PZ3 tells the story of a Freelance photographer Rei Kurosawa. Her fiancé has just died in a rather horrific car crash. After the crash, Rei is in shock and struggles to leave the house, she tries to stay at home as much as possible and is rarely seen outside. She lets an assistant of hers called Miku (the heroine from the first title in the series) schedule most of her life. Of course, if her life stayed like that all the time it would lead to a very boring game so one day an assignment leads her to a haunted mansion. At first the mansion throws up no surprises, however just as she is about to leave she sees a vision of her dead fiancé, Yuu, walking down a corridor. This is when the game’s cut-scene ends and turns control over to you. From there you must follow the path the sporadic vision of Yuu leads you on. From this point on the game starts to take many weird turn and to divulge them in this review would lead to ruining the game for you if you do choose to play it. I will say though that the story is a rather interesting one with a nice amount of twists and turns on the way.

The Camera Don’t Lie

Of course Project Zero would not be Project Zero without the infamous Camera Obscura which makes its return as the only “weapon” available to you in the game. For those of you not familiar with Project Zero’s gameplay, this fabled camera allows the user to banish the ghost you happen upon while play the game. The power of the camera is determined by the quality of the film that you use (the better the film the more damage you cause). The cameras can also be upgraded throughout the game with the points you earn from snapping shots of the ghosts you see. The camera also has some special abilities such as shutter chance and fatal frame which do more damage if used correctly. All in all the camera is a very effective tool which gives you some power over events as they unfold but also a feeling of helplessness which thus leads to a great feeling of fear.

You’re Taking One Down

Over the course of the game you will hit upon a vast assortment of ghosts. Some of these you fight in the game are a very hit and miss affair. Most ghost are quite simple to shoot which can lead to the game getting boring at times but other ghost seem to move around a little too much which can get aggravating. There does not seem to be any middle ground between the two. Then there are the “boss ghosts” in the game which move around an awful lot and disappear from view to reappear in a totally random place. These fights can get very aggravating as the characters you play do not possess the ability to move about very quickly. Even though there is a run button it turns out that all it does is initiate more of a leisurely stroll rather than any movement of great speed.

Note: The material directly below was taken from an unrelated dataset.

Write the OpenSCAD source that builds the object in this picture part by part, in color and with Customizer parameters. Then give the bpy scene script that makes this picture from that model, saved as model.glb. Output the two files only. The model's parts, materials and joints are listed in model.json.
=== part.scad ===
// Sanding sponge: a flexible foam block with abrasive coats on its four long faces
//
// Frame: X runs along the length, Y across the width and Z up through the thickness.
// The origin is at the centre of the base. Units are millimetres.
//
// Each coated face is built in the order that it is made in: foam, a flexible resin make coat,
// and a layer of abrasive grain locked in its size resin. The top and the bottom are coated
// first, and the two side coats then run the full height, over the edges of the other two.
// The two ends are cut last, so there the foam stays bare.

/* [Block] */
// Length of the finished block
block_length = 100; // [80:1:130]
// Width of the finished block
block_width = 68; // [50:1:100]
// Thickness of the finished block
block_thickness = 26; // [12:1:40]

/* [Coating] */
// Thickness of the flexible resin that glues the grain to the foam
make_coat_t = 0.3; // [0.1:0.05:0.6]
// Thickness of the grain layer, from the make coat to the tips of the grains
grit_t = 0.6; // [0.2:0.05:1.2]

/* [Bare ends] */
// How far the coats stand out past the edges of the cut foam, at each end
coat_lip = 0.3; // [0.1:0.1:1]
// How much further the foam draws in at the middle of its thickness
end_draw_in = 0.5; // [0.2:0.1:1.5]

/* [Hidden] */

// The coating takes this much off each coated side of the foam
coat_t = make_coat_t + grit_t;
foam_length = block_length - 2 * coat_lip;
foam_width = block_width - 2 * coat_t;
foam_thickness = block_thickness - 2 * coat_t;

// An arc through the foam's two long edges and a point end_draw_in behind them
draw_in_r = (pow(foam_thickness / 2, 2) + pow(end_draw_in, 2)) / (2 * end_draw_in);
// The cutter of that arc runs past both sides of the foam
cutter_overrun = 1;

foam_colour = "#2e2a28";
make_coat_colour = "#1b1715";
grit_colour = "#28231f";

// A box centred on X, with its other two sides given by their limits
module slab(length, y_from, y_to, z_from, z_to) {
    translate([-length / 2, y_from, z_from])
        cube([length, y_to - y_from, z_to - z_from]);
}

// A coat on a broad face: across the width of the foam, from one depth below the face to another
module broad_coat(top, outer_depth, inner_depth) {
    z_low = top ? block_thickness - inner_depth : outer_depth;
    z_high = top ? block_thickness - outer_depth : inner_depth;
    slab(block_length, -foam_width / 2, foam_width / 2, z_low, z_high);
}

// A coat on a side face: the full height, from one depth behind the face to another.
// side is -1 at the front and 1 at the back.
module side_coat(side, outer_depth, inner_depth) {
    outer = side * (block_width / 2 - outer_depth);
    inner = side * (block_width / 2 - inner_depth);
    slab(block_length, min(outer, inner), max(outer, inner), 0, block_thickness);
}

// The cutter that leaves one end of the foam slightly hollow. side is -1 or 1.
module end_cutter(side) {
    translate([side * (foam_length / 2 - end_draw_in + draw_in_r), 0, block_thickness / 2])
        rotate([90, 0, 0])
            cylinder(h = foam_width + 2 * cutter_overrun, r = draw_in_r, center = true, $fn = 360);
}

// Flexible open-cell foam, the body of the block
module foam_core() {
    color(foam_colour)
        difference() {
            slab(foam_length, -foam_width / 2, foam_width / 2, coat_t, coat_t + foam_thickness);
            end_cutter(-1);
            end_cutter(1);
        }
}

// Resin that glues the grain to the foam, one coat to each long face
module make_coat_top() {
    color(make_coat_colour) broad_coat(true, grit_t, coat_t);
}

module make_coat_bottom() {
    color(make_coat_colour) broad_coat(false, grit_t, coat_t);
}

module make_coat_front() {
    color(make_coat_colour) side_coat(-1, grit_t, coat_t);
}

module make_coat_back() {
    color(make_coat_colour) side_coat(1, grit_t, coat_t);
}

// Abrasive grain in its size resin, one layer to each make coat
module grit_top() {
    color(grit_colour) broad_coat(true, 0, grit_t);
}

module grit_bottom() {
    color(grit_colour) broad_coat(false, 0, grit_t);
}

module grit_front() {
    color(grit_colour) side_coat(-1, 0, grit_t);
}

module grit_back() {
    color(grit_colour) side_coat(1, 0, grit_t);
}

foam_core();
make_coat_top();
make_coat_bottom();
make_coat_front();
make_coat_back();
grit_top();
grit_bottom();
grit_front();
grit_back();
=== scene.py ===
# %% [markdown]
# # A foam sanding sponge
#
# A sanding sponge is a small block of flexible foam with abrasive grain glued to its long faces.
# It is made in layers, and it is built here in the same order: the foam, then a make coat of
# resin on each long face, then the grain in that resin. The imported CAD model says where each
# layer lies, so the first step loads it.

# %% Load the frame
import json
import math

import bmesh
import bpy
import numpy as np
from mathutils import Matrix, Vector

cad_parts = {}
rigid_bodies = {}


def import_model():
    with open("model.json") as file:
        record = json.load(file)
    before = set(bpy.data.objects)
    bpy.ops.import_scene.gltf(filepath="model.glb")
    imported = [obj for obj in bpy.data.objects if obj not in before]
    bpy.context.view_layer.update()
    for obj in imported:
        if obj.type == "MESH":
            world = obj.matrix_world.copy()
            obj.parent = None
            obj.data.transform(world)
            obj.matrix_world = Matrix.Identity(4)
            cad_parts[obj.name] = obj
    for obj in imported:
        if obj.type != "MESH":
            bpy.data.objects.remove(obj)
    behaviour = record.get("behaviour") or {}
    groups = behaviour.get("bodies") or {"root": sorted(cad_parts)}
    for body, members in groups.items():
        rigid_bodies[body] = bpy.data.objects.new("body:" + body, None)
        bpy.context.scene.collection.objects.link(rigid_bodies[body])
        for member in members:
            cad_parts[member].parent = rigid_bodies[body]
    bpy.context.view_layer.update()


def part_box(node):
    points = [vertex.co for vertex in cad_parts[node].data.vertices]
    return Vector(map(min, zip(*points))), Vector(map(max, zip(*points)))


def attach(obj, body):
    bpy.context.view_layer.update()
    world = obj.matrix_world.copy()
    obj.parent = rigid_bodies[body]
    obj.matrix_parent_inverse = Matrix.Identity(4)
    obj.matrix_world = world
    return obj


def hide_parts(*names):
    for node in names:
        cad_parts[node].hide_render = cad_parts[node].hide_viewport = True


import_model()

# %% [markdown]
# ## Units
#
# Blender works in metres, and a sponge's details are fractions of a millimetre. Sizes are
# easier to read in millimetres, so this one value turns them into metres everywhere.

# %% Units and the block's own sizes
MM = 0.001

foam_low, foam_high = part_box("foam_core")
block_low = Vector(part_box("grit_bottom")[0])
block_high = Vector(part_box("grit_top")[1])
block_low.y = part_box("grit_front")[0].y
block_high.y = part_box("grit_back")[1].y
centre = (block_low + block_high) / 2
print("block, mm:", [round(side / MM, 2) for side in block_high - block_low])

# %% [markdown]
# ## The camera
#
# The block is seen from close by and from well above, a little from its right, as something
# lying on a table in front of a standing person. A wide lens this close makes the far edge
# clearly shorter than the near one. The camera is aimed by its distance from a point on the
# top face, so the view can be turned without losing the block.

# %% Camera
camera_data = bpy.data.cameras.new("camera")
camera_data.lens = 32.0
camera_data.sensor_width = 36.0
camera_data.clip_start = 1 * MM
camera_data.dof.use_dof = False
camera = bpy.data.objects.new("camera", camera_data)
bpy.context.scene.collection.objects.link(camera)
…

While not in the dream land (were most of the game frights are had) the rest of the game takes place in Rei’s home. While here Rei can develop some of the pictures on her camera, ask Miku to research some items and also look in Yuu’s old room for some clues. It has to be said that wandering about your home can get boring and this is where most of the game’s lowest points are set. Seeing as most of you will probably have bought the game to be frightened it’s sad to say little scares are to be found in this section of the game. Even though the titles contain some aggravating moments like the ones named above it also contains loads of great frightening moments (which I won’t mention in fear of spoiling sections of the game) which really make the game good value for money. If you enjoyed the previous games then you should be able to put up with the imperfections the game challenges you with. For gamers trying to get into the series there are many things that would put you off from a potentially great gaming experience.

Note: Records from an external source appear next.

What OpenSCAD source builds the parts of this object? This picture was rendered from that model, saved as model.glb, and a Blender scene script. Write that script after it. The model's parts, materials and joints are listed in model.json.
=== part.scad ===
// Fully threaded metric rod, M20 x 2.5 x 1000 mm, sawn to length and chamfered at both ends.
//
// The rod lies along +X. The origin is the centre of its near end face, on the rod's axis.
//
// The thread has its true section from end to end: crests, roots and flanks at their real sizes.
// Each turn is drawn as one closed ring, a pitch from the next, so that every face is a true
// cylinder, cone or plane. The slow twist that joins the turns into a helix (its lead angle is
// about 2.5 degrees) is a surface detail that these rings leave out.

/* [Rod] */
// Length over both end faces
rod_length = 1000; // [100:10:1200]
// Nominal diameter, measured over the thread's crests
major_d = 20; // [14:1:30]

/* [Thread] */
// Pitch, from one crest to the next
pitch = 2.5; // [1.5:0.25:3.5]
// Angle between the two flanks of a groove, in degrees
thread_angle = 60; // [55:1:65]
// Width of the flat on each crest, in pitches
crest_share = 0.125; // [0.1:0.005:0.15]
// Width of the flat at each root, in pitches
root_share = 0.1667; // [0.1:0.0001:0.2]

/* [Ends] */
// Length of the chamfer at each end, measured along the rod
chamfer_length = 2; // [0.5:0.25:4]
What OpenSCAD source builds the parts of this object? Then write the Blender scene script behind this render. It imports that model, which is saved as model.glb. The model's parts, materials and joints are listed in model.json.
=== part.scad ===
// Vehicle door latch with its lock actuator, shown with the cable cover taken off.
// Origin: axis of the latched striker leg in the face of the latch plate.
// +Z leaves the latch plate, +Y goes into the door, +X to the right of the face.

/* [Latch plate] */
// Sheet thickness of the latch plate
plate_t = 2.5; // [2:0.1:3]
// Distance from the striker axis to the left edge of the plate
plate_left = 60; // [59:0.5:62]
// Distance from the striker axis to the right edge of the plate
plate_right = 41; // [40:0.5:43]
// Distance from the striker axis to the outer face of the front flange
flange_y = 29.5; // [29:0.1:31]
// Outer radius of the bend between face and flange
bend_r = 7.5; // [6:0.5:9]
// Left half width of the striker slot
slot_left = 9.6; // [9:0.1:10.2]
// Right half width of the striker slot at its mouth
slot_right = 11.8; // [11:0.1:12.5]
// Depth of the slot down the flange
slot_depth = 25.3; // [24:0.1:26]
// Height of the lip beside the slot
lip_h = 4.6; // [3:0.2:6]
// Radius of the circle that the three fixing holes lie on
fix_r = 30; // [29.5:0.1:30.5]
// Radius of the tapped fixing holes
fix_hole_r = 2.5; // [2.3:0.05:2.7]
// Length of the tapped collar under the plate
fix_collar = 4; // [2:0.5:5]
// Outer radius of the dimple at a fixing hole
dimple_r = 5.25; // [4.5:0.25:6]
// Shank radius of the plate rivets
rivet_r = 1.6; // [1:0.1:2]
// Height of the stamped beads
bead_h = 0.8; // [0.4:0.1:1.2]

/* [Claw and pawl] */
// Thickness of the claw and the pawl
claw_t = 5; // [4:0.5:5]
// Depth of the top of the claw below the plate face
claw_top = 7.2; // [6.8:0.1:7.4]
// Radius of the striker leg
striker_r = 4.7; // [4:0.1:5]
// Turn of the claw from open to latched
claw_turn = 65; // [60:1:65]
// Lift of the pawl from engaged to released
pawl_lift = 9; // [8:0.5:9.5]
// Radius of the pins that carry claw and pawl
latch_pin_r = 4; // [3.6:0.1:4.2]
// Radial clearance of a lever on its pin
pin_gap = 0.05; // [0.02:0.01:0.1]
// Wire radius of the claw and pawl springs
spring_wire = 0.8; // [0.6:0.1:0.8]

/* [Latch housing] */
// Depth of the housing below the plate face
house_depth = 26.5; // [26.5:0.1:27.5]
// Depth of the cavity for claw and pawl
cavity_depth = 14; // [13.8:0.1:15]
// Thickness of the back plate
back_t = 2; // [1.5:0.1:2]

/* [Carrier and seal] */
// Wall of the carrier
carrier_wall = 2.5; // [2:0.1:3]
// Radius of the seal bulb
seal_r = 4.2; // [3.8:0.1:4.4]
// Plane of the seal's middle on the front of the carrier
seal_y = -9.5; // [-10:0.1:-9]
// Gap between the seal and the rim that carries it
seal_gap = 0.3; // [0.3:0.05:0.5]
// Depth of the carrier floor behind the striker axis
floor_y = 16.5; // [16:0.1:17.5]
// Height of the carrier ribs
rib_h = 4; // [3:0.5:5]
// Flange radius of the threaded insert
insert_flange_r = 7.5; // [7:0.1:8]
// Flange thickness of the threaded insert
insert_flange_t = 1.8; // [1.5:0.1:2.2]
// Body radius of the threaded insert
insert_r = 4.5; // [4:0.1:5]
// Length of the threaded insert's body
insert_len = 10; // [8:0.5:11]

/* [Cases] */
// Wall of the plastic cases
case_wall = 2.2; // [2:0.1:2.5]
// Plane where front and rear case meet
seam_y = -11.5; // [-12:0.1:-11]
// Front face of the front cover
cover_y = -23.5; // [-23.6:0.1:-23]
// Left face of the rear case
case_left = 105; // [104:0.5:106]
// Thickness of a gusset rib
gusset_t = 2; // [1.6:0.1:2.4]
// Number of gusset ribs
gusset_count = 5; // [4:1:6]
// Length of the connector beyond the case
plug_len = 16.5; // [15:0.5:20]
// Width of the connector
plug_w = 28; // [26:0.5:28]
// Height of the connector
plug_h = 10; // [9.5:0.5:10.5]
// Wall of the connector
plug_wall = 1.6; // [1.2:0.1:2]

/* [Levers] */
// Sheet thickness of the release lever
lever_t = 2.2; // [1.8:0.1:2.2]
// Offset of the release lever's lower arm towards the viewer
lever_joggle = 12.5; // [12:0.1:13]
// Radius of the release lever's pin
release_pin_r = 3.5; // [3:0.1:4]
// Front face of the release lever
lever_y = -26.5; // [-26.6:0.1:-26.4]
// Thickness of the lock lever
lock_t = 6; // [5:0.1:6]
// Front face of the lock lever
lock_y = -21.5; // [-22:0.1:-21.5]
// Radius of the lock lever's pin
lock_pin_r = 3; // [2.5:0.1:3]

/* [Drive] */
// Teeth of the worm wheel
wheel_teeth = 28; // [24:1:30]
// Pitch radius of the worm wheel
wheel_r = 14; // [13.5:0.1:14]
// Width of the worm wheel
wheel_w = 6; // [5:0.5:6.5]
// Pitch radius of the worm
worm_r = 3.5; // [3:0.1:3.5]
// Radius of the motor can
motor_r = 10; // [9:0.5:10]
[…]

Falling To Pieces Everytime

In terms of graphics and audio the game is fantastic. The shift from the dream world to Rei’s home offers the gamers two completely different settings to behold. Each of them offer some interesting things to see but it is in the dream world where the game triumphs. The dark colours of the musty dust fills rooms set a great scene with loads of potential to scare you around every corner. When the game gets gory with blood on the walls it is all handled well and not over done. There is also a nice selection of different kinds of ghosts to scare you. I cannot be 100% sure but I think every single ghost seen in the game looks different from the one seen before. Any ghosts you see which may look familiar means you will be encountering the same ghost for a second time. Each of the spirits also seem to have their own unique animations and will try to scare you in their own unique kind of way.

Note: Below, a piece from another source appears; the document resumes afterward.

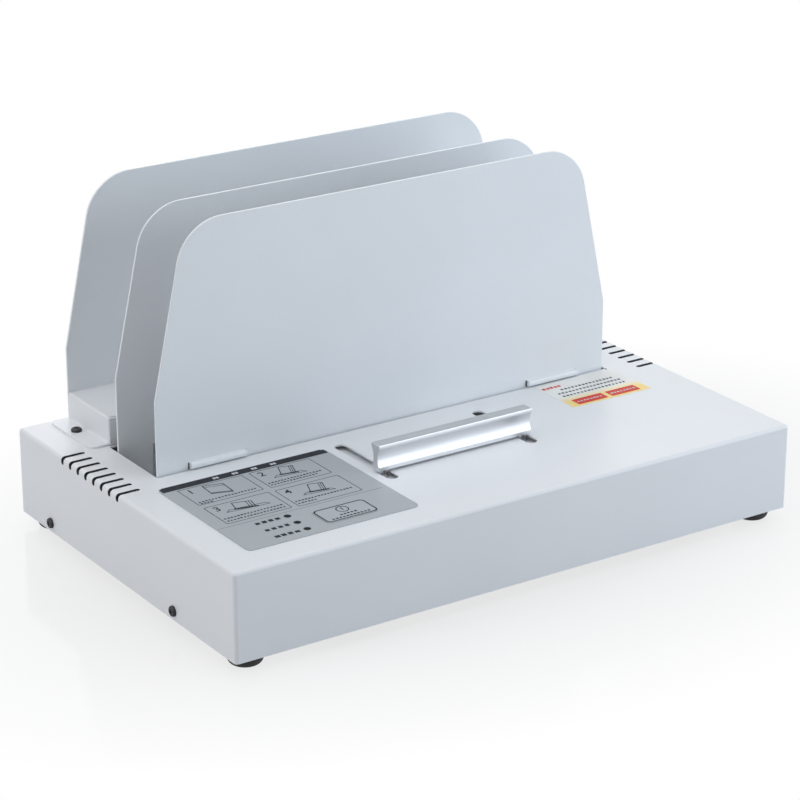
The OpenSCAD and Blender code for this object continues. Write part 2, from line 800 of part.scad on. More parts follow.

Perhaps the only graphical low point is the main characters themselves which can at time look a bit “plasticky” and seem to move around a bit stiff. The reason why it this is so noticeable is because everything else around them look so great any small imperfections really do stand out. The sound is also expertly done with many well chosen compositions and eerie ambient sounds used and the correct point throughout the game to maximize the scare factor. It also has to be said that the game uses silence very well when everything in the game quiets down building up the expectation for a big scare


Easily one of the most frightening games I’ve played in my life. That is the best compliment I can give the game. It may not have some of the finest gameplay ever seen in a PS2 title and it sure does have a few irritating flaws that could have been rectified but when it is at it best, PZ3 will have you right on the edge of your seat. Over the course of the 12+ hours of play in the main quests, the thrills far outweigh the lulls and it is for that reason we can easily recommend PZ3 to any fans of the horror genre. If Resident Evil 4 was supposed to make you pee your pants then Project Zero 3 will easily have you shitting your shorts as it contain heaps more pant soiling moments than Capcom’s effort. If we were to compare both titles directly RE4 would probably come out on top as it offers the best overall experience but PZ3 tells the better story and as a result ends up being the more memorable.